Thursday, February 25, 2010

A response to a video

I posted the comment below at The Poetry of Science (which is on Discovery News).
This is a theme! Scientists are trying to circle the wagons because of ClimateGate and the general perception that Science has got presentation problems. I think circling the wagons is not a good strategy.

Great poetry is more often not lovely. Do the video again showing how lovely are the ways that Science helps the US help Iraqis and Afghanis. Perhaps adopt the style of Wilfrid Owen's Anthem for doomed Youth.


I worry that this kind of thing doesn't step outside preaching to the converted. Lovely places are lovely without Science telling us how to turn them into something else, whether abstractly, into a theoretical idealization, or concretely, into a parking lot.

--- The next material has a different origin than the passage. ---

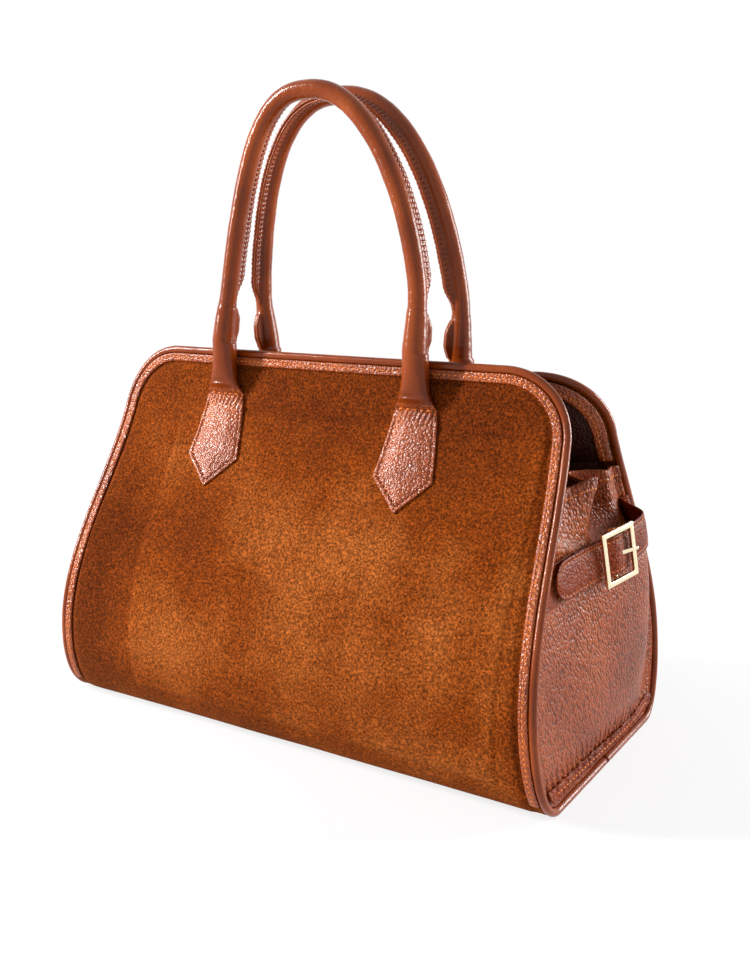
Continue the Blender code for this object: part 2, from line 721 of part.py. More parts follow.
def make_tab(name, side, hand, finish):
    """A pointed tab sewn on the panel, drawn up into a collar under the handle's end."""
    sections = tab_sections()
    rings = []
    for section, following in zip(sections, sections[1:]):
        rings.append(tab_ring(side, hand, *section))
        for v in ROWS:
            depth = PANEL_HEIGHT - nominal_height(v)
            if following[0] + CLEARANCE < depth < section[0] - CLEARANCE:
                share = (section[0] - depth)/(section[0] - following[0])
                between = [blend(a, b, share) for a, b in zip(section, following)]
                rings.append(tab_ring(side, hand, *between))
    rings.append(tab_ring(side, hand, *sections[-1]))
    centre = hinge_point(side, hand)
    normal = Vector((0, side*math.sin(COLLAR_TILT), math.cos(COLLAR_TILT)))
    down = Vector((0, side*math.cos(COLLAR_TILT), -math.sin(COLLAR_TILT)))
    drop = SLEEVE_RADIUS + CLEARANCE
    middle = centre - normal*drop + down*drop*math.tan(COLLAR_TILT)
    across = Vector((1, 0, 0))
    rings.append([middle + COLLAR_RADIUS*(math.cos(a)*across + math.sin(a)*down) for a in ring_angles()])
    return loft(name, rings, finish)


# The straps and buckles: s runs along the strap to the back, w up it and h out from the gusset
def strap_span(hand):
    v = v_at(STRAP_HEIGHT)
    return (gusset_point(hand, 1, v) - gusset_point(hand, 0, v)).length


def strap_line(s, span, above=0):
    """A place on a gusset at a distance along the rising strap, or that far above it."""
    return BUCKLE_PLACE_SHARE + s/span, v_at(STRAP_HEIGHT + STRAP_RISE_SHARE*s + above)


def belly_point(hand, q, v):
    """A point where a gusset would be without its folds, which the strap spans."""
    return gusset_point(hand, q, v, gusset_fold(hand, q, v))


def strap_frame(hand, s):
    """The frame on a gusset's face under the strap, at a distance along it from the buckle."""
    span = strap_span(hand)
    step = SLOPE_STEP_SHARE*span
    place = belly_point(hand, *strap_line(s, span))
    ends = [belly_point(hand, *strap_line(s + shift, span)) for shift in (-step, step)]
    edges = [belly_point(hand, *strap_line(s, span, above)) for above in (-step, step)]
    along = (ends[1] - ends[0]).normalized()
    up = edges[1] - edges[0]
    out = hand*along.cross(up).normalized()
    up = out.cross(along)
    return Matrix((along, up, out)).transposed().to_4x4(), place


def strap_matrix(hand, s):
    turn, place = strap_frame(hand, s)
    return Matrix.Translation(place) @ turn


def seam_slant(hand, side):
    """How far a seam runs along the strap for each step up it."""
    s = seam_place(hand, side)
    v = strap_line(s, strap_span(hand))[1]
    x = hand*half_width(v, GUSSET_INSET)
    run = panel_point(side, x, v + SLOPE_STEP_SHARE) - panel_point(side, x, v - SLOPE_STEP_SHARE)
    run = strap_frame(hand, s)[0].inverted() @ run
    return run.x/run.y


def seam_place(hand, side):
    """How far along the strap a seam is from the buckle, negative to the front."""
    share = 1 - BUCKLE_PLACE_SHARE if side == BACK else -BUCKLE_PLACE_SHARE
    return share*strap_span(hand)


def end_shear(hand, s):
    """The strap's section turns from square at the buckle to the slant of the seam it is sewn in."""
    side = BACK if s > 0 else FRONT
    seam = abs(seam_place(hand, side))
    return seam_slant(hand, side)*ease((abs(s) - BAR_OFFSET)/(seam - BAR_OFFSET))


def strap_ring(hand, s, level, thickness, half, shear=0):
    """A strap's section: level is the height of its middle above the gusset.

    The strap is flat under the buckle and follows the gusset beyond it.
    """
    flat = abs(s) <= BAR_OFFSET
    frame = strap_matrix(hand, 0 if flat else s)
    start = s if flat else 0
    corners = ((-half, 1), (half, 1), (half, -1), (-half, -1))
    return [frame @ Vector((start + shear*w, w, level + sign*thickness/2)) for w, sign in corners]


def folded_ring(hand, place, direction, thickness, half):
    """A section of a folded strip: place and direction are in the buckle's own s and h."""
    frame = strap_matrix(hand, 0)
    normal = (-direction[1]*thickness/2, direction[0]*thickness/2)
    corners = ((-half, 1), (half, 1), (half, -1), (-half, -1))
    return [frame @ Vector((place[0] + sign*normal[0], w, place[1] + sign*normal[1]))
            for w, sign in corners]


def make_chape(name, hand, finish):
    """The short strap from the front seam, folded round the buckle's middle bar."""
    low = CLEARANCE + CHAPE_THICKNESS/2
    seam = seam_place(hand, FRONT) + STRAP_END_MARGIN
    half = STRAP_WIDTH/2
    rings = []
    for share in steps(6):
        s = blend(seam, -BAR_OFFSET, share)
        rings.append(strap_ring(hand, s, low, CHAPE_THICKNESS, half, end_shear(hand, s)))
    path = [((-LOOP_RADIUS*2, low), (1, 0))]
    for share in steps(6):
        angle = -math.pi/2 + share*math.pi
        centre = (LOOP_RADIUS*math.cos(angle), BAR_CENTRE_LEVEL + LOOP_RADIUS*math.sin(angle))
        path.append((centre, (-math.sin(angle), math.cos(angle))))
    top = BAR_CENTRE_LEVEL + LOOP_RADIUS
    for share in CHAPE_FOLD_SHARES:
        fall = ease(share)
        slope = -(top - OVER_LAYER_LEVEL)*6*share*(1 - share)/BAR_OFFSET
        length = math.hypot(1, slope)
        path.append(((-BAR_OFFSET*share, blend(top, OVER_LAYER_LEVEL, fall)), (-1/length, slope/length)))
    rings += [folded_ring(hand, place, direction, CHAPE_THICKNESS, half) for place, direction in path]
    for share in steps(3):
        ring = strap_ring(hand, blend(-BAR_OFFSET, -CHAPE_TURN_BACK, share), OVER_LAYER_LEVEL,
                          CHAPE_THICKNESS, half)
        rings.append(ring[3:1:-1] + ring[1::-1])
    chape = loft(name, rings, finish, smooth=False)
    notch = PRONG_WIDTH/2 + CLEARANCE
    reach = LOOP_RADIUS + PRONG_THICKNESS
    low_corner = Vector((-reach, -notch, CLEARANCE + CHAPE_THICKNESS/2 - LOOP_RADIUS))
    high_corner = Vector((reach, notch, TONGUE_HIGH_LEVEL))
    cut(chape, box_cutter(name + "_notch", strap_matrix(hand, 0), low_corner, high_corner))
    return chape


def tongue_level(s):
    if abs(s) < BAR_OFFSET:
        return blend(TONGUE_LOW_LEVEL, TONGUE_HIGH_LEVEL, (1 + math.cos(math.pi*s/BAR_OFFSET))/2)
    if s < 0:
        return TONGUE_LOW_LEVEL
    low = LAYER_GAP + TONGUE_THICKNESS/2
    return blend(TONGUE_LOW_LEVEL, low, ease((s - BAR_OFFSET)/TONGUE_FALL))


def make_tongue(name, hand, finish):
    """The strap from the back seam, woven through the buckle, with a round free end."""
    seam = seam_place(hand, BACK) - STRAP_END_MARGIN
    tip = seam_place(hand, FRONT) + TONGUE_TIP_MARGIN
    half = STRAP_WIDTH/2
    places = []
    for share in TONGUE_END_SHARES:
        width = half*math.sqrt(1 - (1 - share)**2)
        places.append((tip + half*share, width))
    places += [(blend(tip + half, -CHAPE_TURN_BACK, share), half) for share in steps(2)[1:]]
    places += [(blend(-CHAPE_TURN_BACK, -BAR_OFFSET, share), half) for share in steps(3)[1:]]
    places += [(BAR_OFFSET*(2*share - 1), half) for share in steps(12)[1:]]
    places += [(blend(BAR_OFFSET, seam, share), half) for share in steps(9)[1:]]
    rings = []
    for s, width in places:
        shear = end_shear(hand, s) if s > 0 else 0
        rings.append(strap_ring(hand, s, tongue_level(s), TONGUE_THICKNESS, width, shear))
    tongue = loft(name, rings, finish, smooth=False)
    low = Vector((-HOLE_FRONT, -HOLE_WIDTH/2, 0))
    high = Vector((HOLE_REAR, HOLE_WIDTH/2, 2*TONGUE_HIGH_LEVEL))
    cut(tongue, box_cutter(name + "_hole", strap_matrix(hand, 0), low, high))
    return tongue


def frame_level(s):
    """The frame's rails dip to the middle bar and rise to the end bars."""
    return blend(BAR_CENTRE_LEVEL, FRAME_BAR_LEVEL, (s/BAR_OFFSET)**2)


def make_buckle_frame(name, hand, finish):
    """The frame is one bar bent round, with the middle bar joined to its rails."""
    matrix = strap_matrix(hand, 0)
    half_w = (FRAME_HEIGHT - FRAME_BAR_WIDTH)/2
    radius = FRAME_CORNER_RADIUS
    quarter = []
    for share in steps(3)[:-1]:
        quarter.append(((BAR_OFFSET - radius)*share, half_w, math.pi/2))
    for share in steps(3):
        turn = math.pi/2*(1 - share)
        s, w = BAR_OFFSET - radius, half_w - radius
        quarter.append((s + radius*math.cos(turn), w + radius*math.sin(turn), turn))
    quarter.append((BAR_OFFSET, 0, 0))
    path = quarter[:]
    path += [(s, -w, -turn) for s, w, turn in reversed(quarter[1:-1])]
    path += [(-s, -w, math.pi + turn) for s, w, turn in quarter]
    path += [(-s, w, math.pi - turn) for s, w, turn in reversed(quarter[1:-1])]
    rings = []
    for s, w, turn in path:
        across = Vector((math.cos(turn), math.sin(turn), 0))*FRAME_BAR_WIDTH/2
        rise = UP*FRAME_BAR_THICKNESS/2
        middle = Vector((s, w, frame_level(min(abs(s), BAR_OFFSET))))
        crown = across*FRAME_CROWN_SHARE
        shoulder = rise*FRAME_SHOULDER_SHARE
        section = (crown + rise, across + shoulder, across - rise, -across - rise,
                   -across + shoulder, -crown + rise)
        rings.append([matrix @ (middle + offset) for offset in section])
    pivot = strap_matrix(hand, 0) @ Vector((0, 0, BAR_CENTRE_LEVEL))
    frame = loft(name, rings, finish, wrap=True, pivot=pivot)
    ends = [matrix @ Vector((0, w, BAR_CENTRE_LEVEL)) for w in (-half_w, half_w)]
    bar = tube(name + "_bar", ends, CENTRE_BAR_RADIUS, finish)
    PIECES.objects.unlink(bar)
    CUTTERS.objects.link(bar)
    bar.hide_render = True
    bar.display_type = "WIRE"
    join = frame.modifiers.new("middle_bar", "BOOLEAN")
    join.operation = "UNION"
    join.solver = "EXACT"
    join.object = bar
    return frame


def make_prong(name, hand, finish):
    """The prong, curled round the middle bar and resting on the rear bar."""
    curl = CENTRE_BAR_RADIUS + CLEARANCE + PRONG_THICKNESS/2
    seat = FRAME_BAR_LEVEL + FRAME_BAR_THICKNESS/2 + CLEARANCE + PRONG_THICKNESS/2
    rise = seat - BAR_CENTRE_LEVEL
    slope = math.atan2(rise, BAR_OFFSET) - math.asin(curl/math.hypot(rise, BAR_OFFSET))
    path = []
    for share in steps(10):
        angle = math.pi/2 + slope + (1 - share)*PRONG_CURL
        place = (curl*math.cos(angle), BAR_CENTRE_LEVEL + curl*math.sin(angle))
        path.append((place, (math.sin(angle), -math.cos(angle)), PRONG_WIDTH/2))
    start = path[-1][0]
    direction = (math.cos(slope), math.sin(slope))
    length = math.hypot(rise, BAR_OFFSET) + FRAME_BAR_WIDTH/2 + PRONG_OVERHANG
    for share in steps(4)[1:]:
        place = (start[0] + direction[0]*length*share, start[1] + direction[1]*length*share)
        path.append((place, direction, blend(PRONG_WIDTH, PRONG_TIP_WIDTH, share)/2))
    frame = strap_matrix(hand, 0)
    rings = []
    for place, along, half in path:
        normal = (-along[1]*PRONG_THICKNESS/2, along[0]*PRONG_THICKNESS/2)
        corners = ((-half, 1), (half, 1), (half, -1), (-half, -1))
        rings.append([frame @ Vector((place[0] + sign*normal[0], w, place[1] + sign*normal[1]))
                      for w, sign in corners])
    pivot = frame @ Vector((0, 0, BAR_CENTRE_LEVEL))
    return loft(name, rings, finish, pivot=pivot, smooth=False)


def main():
    finishes = {
        "suede": material("brown_suede", (0.30, 0.115, 0.025), 0.95),
        "leather": material("cognac_pebbled_leather", (0.30, 0.085, 0.025), 0.45),
        "gusset": material("brown_gusset_leather", (0.14, 0.045, 0.02), 0.5),
        "board": material("stiffener_board", (0.40, 0.33, 0.24), 0.9),
        "lining": material("cotton_lining", (0.35, 0.25, 0.16), 0.9),
        "cord": material("rope_core", (0.65, 0.58, 0.45), 0.9),
        "brass": material("polished_gold_metal", (0.90, 0.65, 0.28), 0.18, 1.0),
    }
    make_body(finishes)
    make_lining(finishes["lining"])
    for hand, word in ((RIGHT, "right"), (LEFT, "left")):
        make_gusset(word + "_gusset", hand, finishes["gusset"])
        make_base_binding(word + "_base_binding", hand, finishes["leather"])
        make_chape(word + "_buckle_chape", hand, finishes["gusset"])
        make_tongue(word + "_strap_tongue", hand, finishes["gusset"])
        make_buckle_frame(word + "_buckle_frame", hand, finishes["brass"])
        make_prong(word + "_buckle_prong", hand, finishes["brass"])
    for side, word in ((FRONT, "front"), (BACK, "back")):
        make_handle(word, side, finishes)
        for hand, hand_word in ((RIGHT, "right"), (LEFT, "left")):
            make_tab(word + "_" + hand_word + "_handle_tab", side, hand, finishes["leather"])


clear_scene()
ROWS = all_rows()
PIECES = collection("suede_handbag")
CUTTERS = collection("cutters")
main()
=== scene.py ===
"""A suede handbag with rolled leather handles, dressed and lit for a product picture.

Metres, +Z up. +X is the bag's right end and -Y its front, as in the frame.
"""
import bisect
import math

import bpy
import numpy as np
from mathutils import Matrix, Vector, noise


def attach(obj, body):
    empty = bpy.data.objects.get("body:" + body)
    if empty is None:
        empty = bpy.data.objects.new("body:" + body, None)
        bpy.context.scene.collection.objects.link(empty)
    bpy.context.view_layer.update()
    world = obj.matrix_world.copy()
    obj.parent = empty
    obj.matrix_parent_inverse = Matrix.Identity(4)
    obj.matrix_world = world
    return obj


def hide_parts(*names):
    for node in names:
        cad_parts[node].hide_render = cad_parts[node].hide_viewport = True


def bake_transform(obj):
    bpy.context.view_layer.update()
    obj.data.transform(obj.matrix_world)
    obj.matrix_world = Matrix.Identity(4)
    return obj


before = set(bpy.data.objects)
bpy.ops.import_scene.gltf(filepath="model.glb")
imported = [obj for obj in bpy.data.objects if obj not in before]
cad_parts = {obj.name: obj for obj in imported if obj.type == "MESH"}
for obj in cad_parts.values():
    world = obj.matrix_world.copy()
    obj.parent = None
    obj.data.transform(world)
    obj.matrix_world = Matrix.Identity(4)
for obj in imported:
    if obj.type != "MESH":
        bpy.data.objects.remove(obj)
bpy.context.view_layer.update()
bpy.ops.object.select_all(action="DESELECT")

FRONT, BACK = -1, 1
RIGHT, LEFT = 1, -1
HANDS = ((RIGHT, "right"), (LEFT, "left"))
SIDES = ((FRONT, "front"), (BACK, "back"))
UP = Vector((0, 0, 1))
TINY = 1e-9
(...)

Do we implicitly say, as Scientists, that there is no beauty without understanding? Worse, is there any untouched beauty?

Abrogating everything beautiful and awesome in the world to Science is an unwarranted pretension. It is also a denial that understanding everything that is ugly or inconsequential is certainly also the subject of Science. When what is ugly seems to be the fault of the technological and industrial use of Science, such denial is culpable, and there are many who cry bitterly at the power of Science to change the world. The double standard seems almost always seen through by everyone except Scientists. Is it as it appears, that we claim credit wherever Science does good but reject blame for enabling others to be uncaring, rapacious, or evil?

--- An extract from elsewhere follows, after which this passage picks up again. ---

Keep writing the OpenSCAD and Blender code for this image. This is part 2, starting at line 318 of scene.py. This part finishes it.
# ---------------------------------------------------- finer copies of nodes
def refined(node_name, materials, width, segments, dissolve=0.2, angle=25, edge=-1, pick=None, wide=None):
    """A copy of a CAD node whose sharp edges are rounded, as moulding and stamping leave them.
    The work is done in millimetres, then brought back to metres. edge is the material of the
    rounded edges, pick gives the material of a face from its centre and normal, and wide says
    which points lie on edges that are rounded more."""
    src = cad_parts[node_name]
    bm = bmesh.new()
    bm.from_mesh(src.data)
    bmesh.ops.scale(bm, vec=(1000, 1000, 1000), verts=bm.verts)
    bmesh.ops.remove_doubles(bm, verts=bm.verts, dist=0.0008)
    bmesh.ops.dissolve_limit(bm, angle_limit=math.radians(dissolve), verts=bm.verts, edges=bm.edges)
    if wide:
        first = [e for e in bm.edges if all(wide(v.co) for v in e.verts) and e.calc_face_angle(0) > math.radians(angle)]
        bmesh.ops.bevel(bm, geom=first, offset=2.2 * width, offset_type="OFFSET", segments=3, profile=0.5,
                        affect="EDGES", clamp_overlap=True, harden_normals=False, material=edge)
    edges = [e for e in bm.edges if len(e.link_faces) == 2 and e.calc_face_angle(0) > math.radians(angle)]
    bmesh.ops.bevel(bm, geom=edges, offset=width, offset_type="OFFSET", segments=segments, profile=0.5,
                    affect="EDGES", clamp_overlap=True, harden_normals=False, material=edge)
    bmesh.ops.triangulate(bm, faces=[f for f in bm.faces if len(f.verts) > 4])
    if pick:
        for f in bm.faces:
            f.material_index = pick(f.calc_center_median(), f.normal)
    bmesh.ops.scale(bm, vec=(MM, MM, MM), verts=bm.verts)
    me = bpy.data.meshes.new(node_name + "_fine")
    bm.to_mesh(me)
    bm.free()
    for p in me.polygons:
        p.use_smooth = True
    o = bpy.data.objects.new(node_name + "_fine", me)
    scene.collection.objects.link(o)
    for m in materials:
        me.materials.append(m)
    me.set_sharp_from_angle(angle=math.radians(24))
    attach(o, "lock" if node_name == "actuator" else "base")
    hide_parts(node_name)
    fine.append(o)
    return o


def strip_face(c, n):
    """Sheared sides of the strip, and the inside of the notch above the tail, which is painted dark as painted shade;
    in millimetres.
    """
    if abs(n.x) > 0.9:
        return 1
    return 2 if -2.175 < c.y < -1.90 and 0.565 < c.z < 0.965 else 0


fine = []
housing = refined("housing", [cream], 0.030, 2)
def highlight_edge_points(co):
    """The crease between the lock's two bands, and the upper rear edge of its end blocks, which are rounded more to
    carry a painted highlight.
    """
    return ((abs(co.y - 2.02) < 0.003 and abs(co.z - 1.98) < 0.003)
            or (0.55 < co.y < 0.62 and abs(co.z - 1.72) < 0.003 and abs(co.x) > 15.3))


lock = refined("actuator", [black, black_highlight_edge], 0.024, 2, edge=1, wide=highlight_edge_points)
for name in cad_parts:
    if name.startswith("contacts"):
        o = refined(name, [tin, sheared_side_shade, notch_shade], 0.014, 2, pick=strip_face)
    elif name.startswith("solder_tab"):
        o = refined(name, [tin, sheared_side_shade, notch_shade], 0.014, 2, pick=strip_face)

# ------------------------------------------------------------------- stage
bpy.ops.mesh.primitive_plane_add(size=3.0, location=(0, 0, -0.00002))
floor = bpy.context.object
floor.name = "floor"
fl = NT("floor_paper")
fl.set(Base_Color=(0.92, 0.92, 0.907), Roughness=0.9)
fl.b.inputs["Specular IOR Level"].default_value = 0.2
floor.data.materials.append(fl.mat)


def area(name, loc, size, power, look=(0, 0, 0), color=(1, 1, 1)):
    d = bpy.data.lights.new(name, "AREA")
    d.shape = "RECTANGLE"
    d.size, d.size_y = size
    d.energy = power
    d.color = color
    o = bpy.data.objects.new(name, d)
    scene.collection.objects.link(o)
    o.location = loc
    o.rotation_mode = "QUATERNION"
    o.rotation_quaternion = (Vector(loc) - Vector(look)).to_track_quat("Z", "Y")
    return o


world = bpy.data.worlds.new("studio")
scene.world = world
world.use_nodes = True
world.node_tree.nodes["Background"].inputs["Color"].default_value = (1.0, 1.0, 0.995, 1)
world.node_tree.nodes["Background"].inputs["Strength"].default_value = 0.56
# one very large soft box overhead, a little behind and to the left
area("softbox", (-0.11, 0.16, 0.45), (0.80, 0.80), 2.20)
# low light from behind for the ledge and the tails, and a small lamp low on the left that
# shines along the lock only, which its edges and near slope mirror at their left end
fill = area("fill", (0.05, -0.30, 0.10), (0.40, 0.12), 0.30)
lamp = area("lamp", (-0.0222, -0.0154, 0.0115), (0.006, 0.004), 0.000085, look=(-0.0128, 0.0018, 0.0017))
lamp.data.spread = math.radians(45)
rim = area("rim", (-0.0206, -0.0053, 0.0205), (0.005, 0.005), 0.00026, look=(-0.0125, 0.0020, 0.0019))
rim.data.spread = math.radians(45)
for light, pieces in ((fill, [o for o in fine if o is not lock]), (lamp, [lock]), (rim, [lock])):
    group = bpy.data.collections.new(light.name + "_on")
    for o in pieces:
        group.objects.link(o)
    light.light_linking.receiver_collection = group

There are the usual sincerely meant nods to the humility of Science in this video, but exactly how Science constructively critiques its past successes is subtle enough that this claim looks only ingratiating. That a critique is only allowed to be constructive should be honestly admitted to be self-serving --- without this constraint on critique, Science would presumably soon be dead, right? --- but it's just what Science does, for as long as people see Science to be beneficial. The continued existence of Science as a highly structured pattern of behavior depends on a flow of entropy no less than do the people who depend on Science

1 comment :

Mike Gottschalk said...

Peter,

I haven't looked at the videos- yet. because when I read this, "The continued existence of Science as a highly structured pattern of behavior depends on a flow of entropy no less than do the people who depend on Science" I was blown away.

When I look at what Jesus was trying to accomplish, a core theme is dealing with the dynamic you laid out so succinctly here; your thought is at one time technical and poetic. (When I say technical, I'm not merely referring to your use of words found in a technical setting.)

I think what you just did here was provide the ontological ground for the spiritual idea of transformation!